▶ [WHAT NEEDS TO BE DONE]
Using the data below, output the first line and every line after it up to and including the line containing "# Slats lie", exactly as written and with nothing added.

▶ [GIVEN DATA]
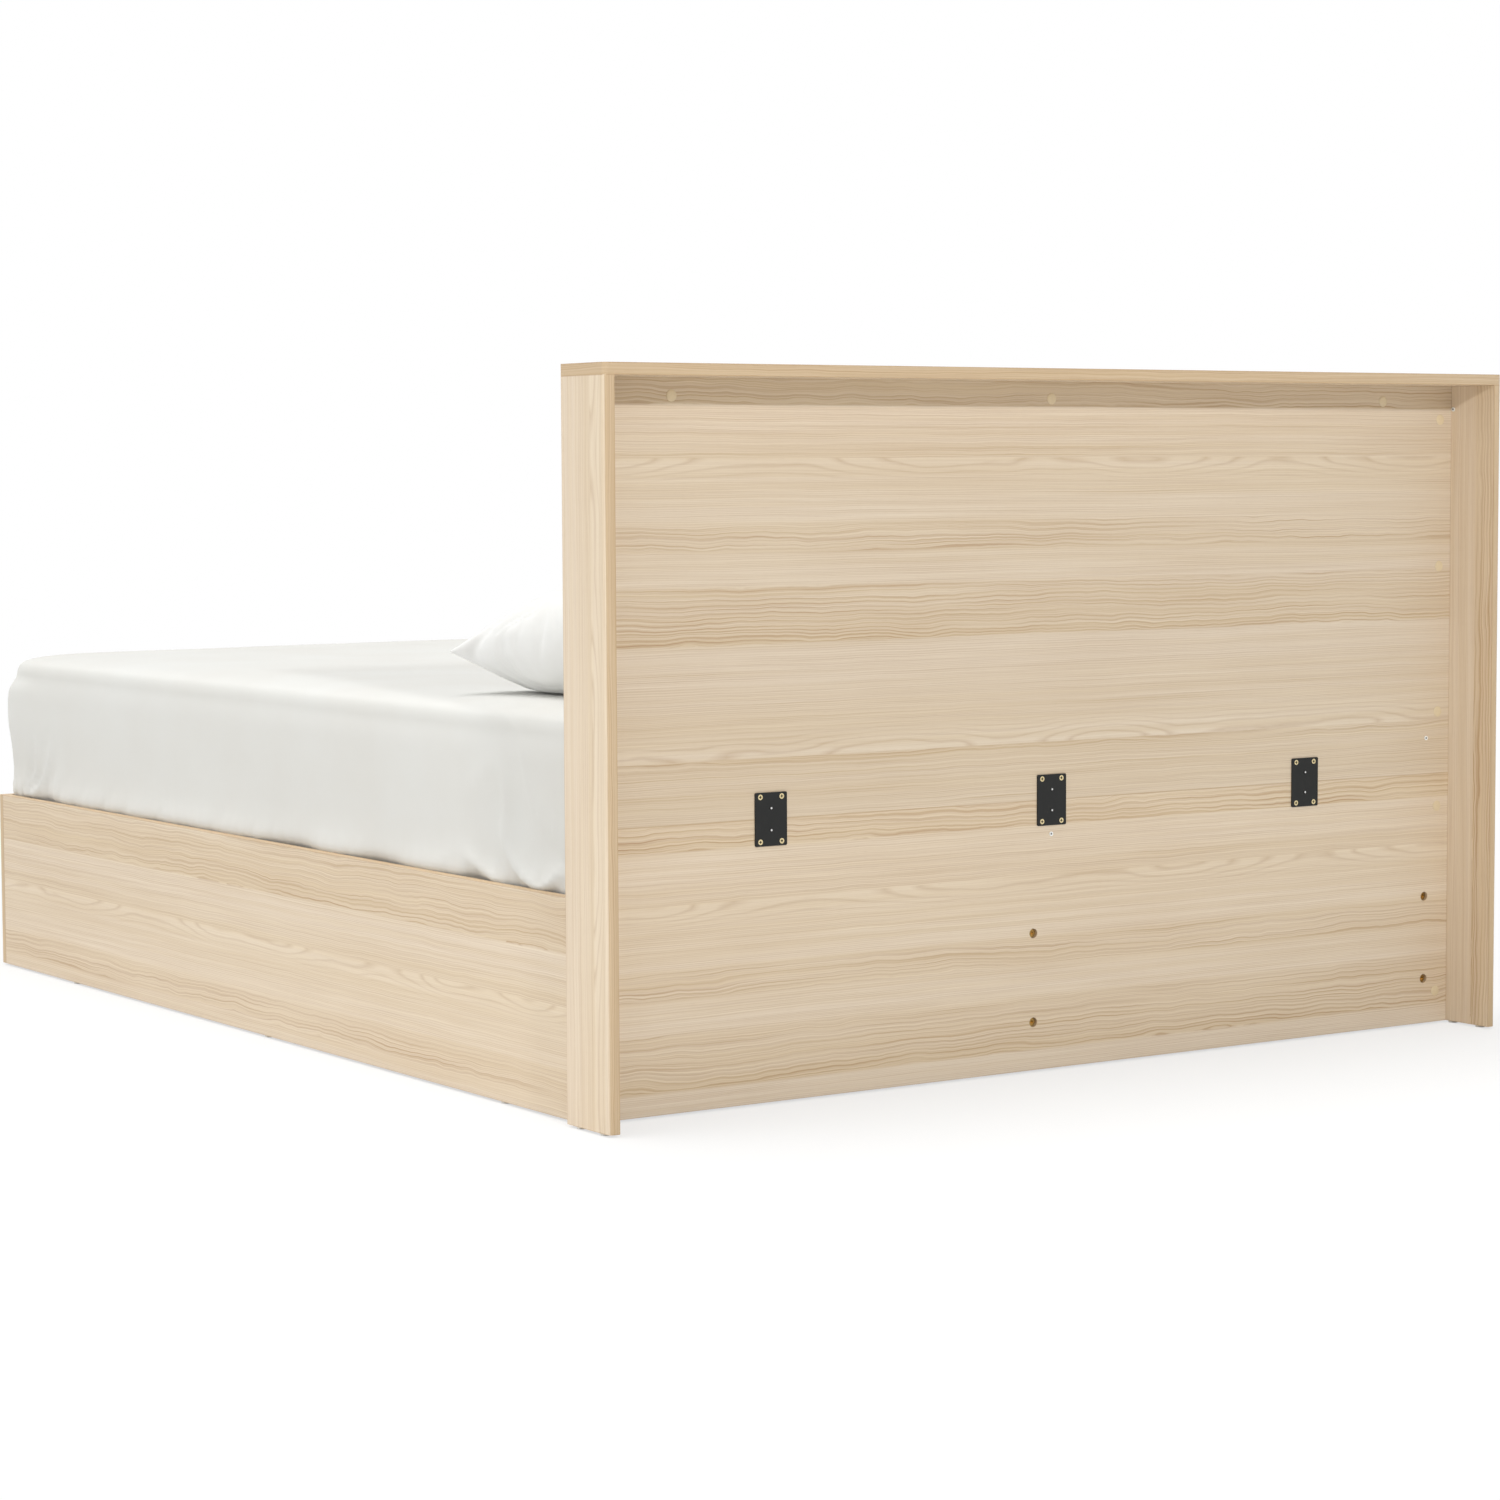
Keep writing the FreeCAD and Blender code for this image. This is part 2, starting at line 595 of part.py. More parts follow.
ledges = {
    "slat_ledge_near": (f"{rail_in} - ledge_width", rail_in, "-x", "side_rail"),
    "slat_ledge_centre_near": ("board / 2", "board / 2 + ledge_width", "+x", "centre_partition"),
    "slat_ledge_centre_far": ("-board / 2 - ledge_width", "-board / 2", "-x", "centre_partition"),
    "slat_ledge_far": (f"-{rail_in}", f"ledge_width - {rail_in}", "+x", "drawer_top_rail"),
}
ledge_screw, ledge_drill = countersunk("ledge_screw", "ledge_screw_length")
ledge_screw_shares = (-0.42, -0.21, 0.04, 0.25, 0.42)
screws = []
for name, (low, high, way, board) in ledges.items():
    for share in ledge_screw_shares:
        y = f"{cross_mid} + {share} * ({base_front} - {foot_in})"
        screws.append(((high if way == "+x" else low, y, ledge_mid), ALONG[way], name, board))
spots = [spot for spot, _, _, _ in screws]
turns = [turn for _, turn, _, _ in screws]
finish("ledge_screws", bundle("ledge_screws", copies("ledge_screws", ledge_screw, spots, turns)))
for tool, (_, _, ledge, board) in zip(copies("ledge_holes", ledge_drill, spots, turns), screws):
    drill(tool, ledge, board)
for name, (low, high, _, _) in ledges.items():
    finish(name, block(f"{name}_blank", (low, high), (foot_in, base_front), (ledge_low, ledge_top)))

# Slats lie across each half. Tapes under them keep them in step.

slat_pitch = f"(({panel_front} - {foot_in}) / slat_count)"
halves = {
    "near": ("slat_play", f"{rail_in} - slat_play"),
    "far": (f"slat_play - {rail_in}", "-slat_play"),
}
for half, long in halves.items():
    slats = []
    for number in range(int(sizes["slat_count"])):
        centre = f"{foot_in} + {number} * {slat_pitch} + {slat_pitch} / 2"
        wide = (f"{centre} - slat_width / 2", f"{centre} + slat_width / 2")
        slats.append(block(f"slat_{half}_{number}", long, wide, (ledge_top, slat_top)))
    finish(f"mattress_slats_{half}", bundle(f"mattress_slats_{half}", slats))
tape_shares = (-0.66, -0.34, 0.34, 0.66)
long = (f"{foot_in} + {slat_pitch} / 4", f"{panel_front} - {slat_pitch} / 4")
tapes = []
for number, share in enumerate(tape_shares):
    wide = (f"{share} * {rail_in} - tape_width / 2", f"{share} * {rail_in} + tape_width / 2")
    tapes.append(block(f"tape_{number}", wide, long, (f"{ledge_top} - tape_thickness", ledge_top)))
finish("slat_tapes", bundle("slat_tapes", tapes))

# Two drawers open towards -X on telescopic runners. Their fronts cover the far side of the base.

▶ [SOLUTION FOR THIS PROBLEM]
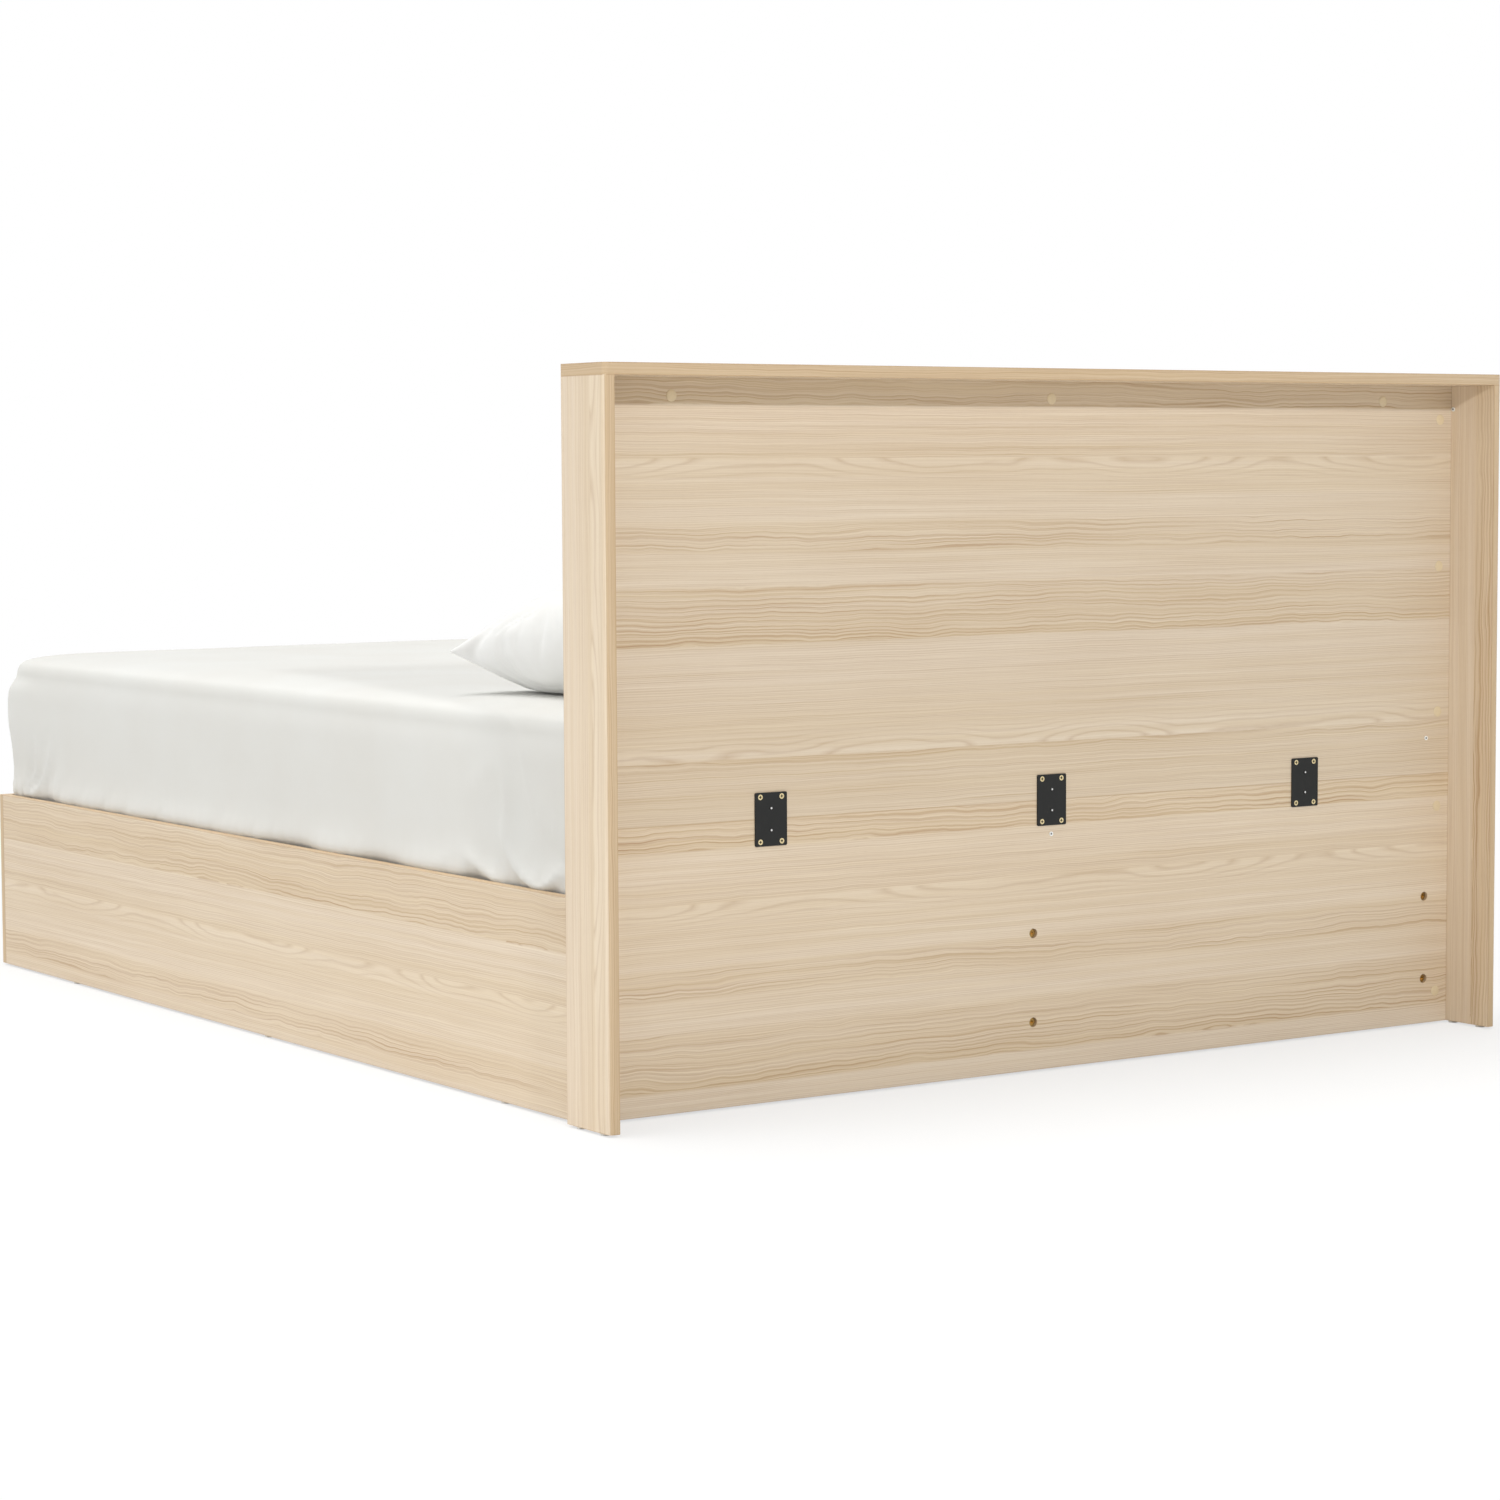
Keep writing the FreeCAD and Blender code for this image. This is part 2, starting at line 595 of part.py. More parts follow.
ledges = {
    "slat_ledge_near": (f"{rail_in} - ledge_width", rail_in, "-x", "side_rail"),
    "slat_ledge_centre_near": ("board / 2", "board / 2 + ledge_width", "+x", "centre_partition"),
    "slat_ledge_centre_far": ("-board / 2 - ledge_width", "-board / 2", "-x", "centre_partition"),
    "slat_ledge_far": (f"-{rail_in}", f"ledge_width - {rail_in}", "+x", "drawer_top_rail"),
}
ledge_screw, ledge_drill = countersunk("ledge_screw", "ledge_screw_length")
ledge_screw_shares = (-0.42, -0.21, 0.04, 0.25, 0.42)
screws = []
for name, (low, high, way, board) in ledges.items():
    for share in ledge_screw_shares:
        y = f"{cross_mid} + {share} * ({base_front} - {foot_in})"
        screws.append(((high if way == "+x" else low, y, ledge_mid), ALONG[way], name, board))
spots = [spot for spot, _, _, _ in screws]
turns = [turn for _, turn, _, _ in screws]
finish("ledge_screws", bundle("ledge_screws", copies("ledge_screws", ledge_screw, spots, turns)))
for tool, (_, _, ledge, board) in zip(copies("ledge_holes", ledge_drill, spots, turns), screws):
    drill(tool, ledge, board)
for name, (low, high, _, _) in ledges.items():
    finish(name, block(f"{name}_blank", (low, high), (foot_in, base_front), (ledge_low, ledge_top)))

# Slats lie across each half. Tapes under them keep them in step.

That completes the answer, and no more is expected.